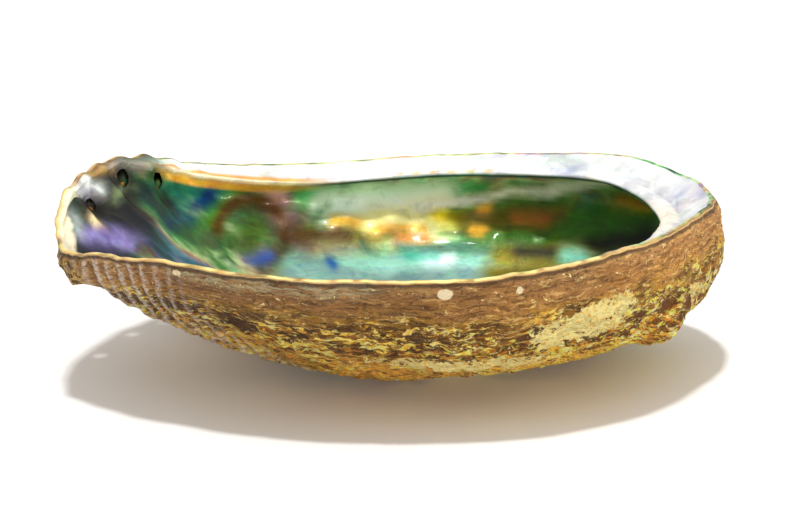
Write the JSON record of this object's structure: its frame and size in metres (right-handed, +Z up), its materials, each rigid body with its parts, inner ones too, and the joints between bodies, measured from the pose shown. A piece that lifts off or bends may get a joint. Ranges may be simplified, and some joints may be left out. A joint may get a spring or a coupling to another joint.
{
  "type": "abalone shell",
  "caption": "Whole empty ear-shaped sea shell lying on its back as a shallow bowl: pearly hollow with an inner shelf, a row of holes near one margin and a crusted outside.",
  "frame": {"origin": "middle of the bounding box, on the ground the shell rests on", "axes": "+Z up out of the hollow; -X towards the growing lip and +X towards the spire end, along the length; +Y towards the row of holes"},
  "size_m": [0.1496, 0.1102, 0.0435],
  "materials": {
    "shell": "rough crusted brown and ochre outside, glossy green and pink nacre inside"
  },
  "bodies": {
    "root": {"abalone_shell": "shell"}
  },
  "joints": []
}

● Given exercise
Please reproduce every line of the material word for word.

● Solution
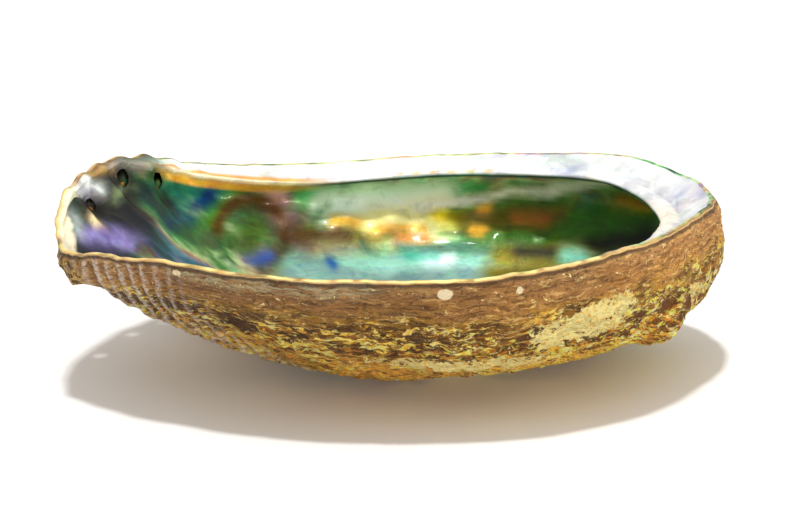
Write the JSON record of this object's structure: its frame and size in metres (right-handed, +Z up), its materials, each rigid body with its parts, inner ones too, and the joints between bodies, measured from the pose shown. A piece that lifts off or bends may get a joint. Ranges may be simplified, and some joints may be left out. A joint may get a spring or a coupling to another joint.
{
  "type": "abalone shell",
  "caption": "Whole empty ear-shaped sea shell lying on its back as a shallow bowl: pearly hollow with an inner shelf, a row of holes near one margin and a crusted outside.",
  "frame": {"origin": "middle of the bounding box, on the ground the shell rests on", "axes": "+Z up out of the hollow; -X towards the growing lip and +X towards the spire end, along the length; +Y towards the row of holes"},
  "size_m": [0.1496, 0.1102, 0.0435],
  "materials": {
    "shell": "rough crusted brown and ochre outside, glossy green and pink nacre inside"
  },
  "bodies": {
    "root": {"abalone_shell": "shell"}
  },
  "joints": []
}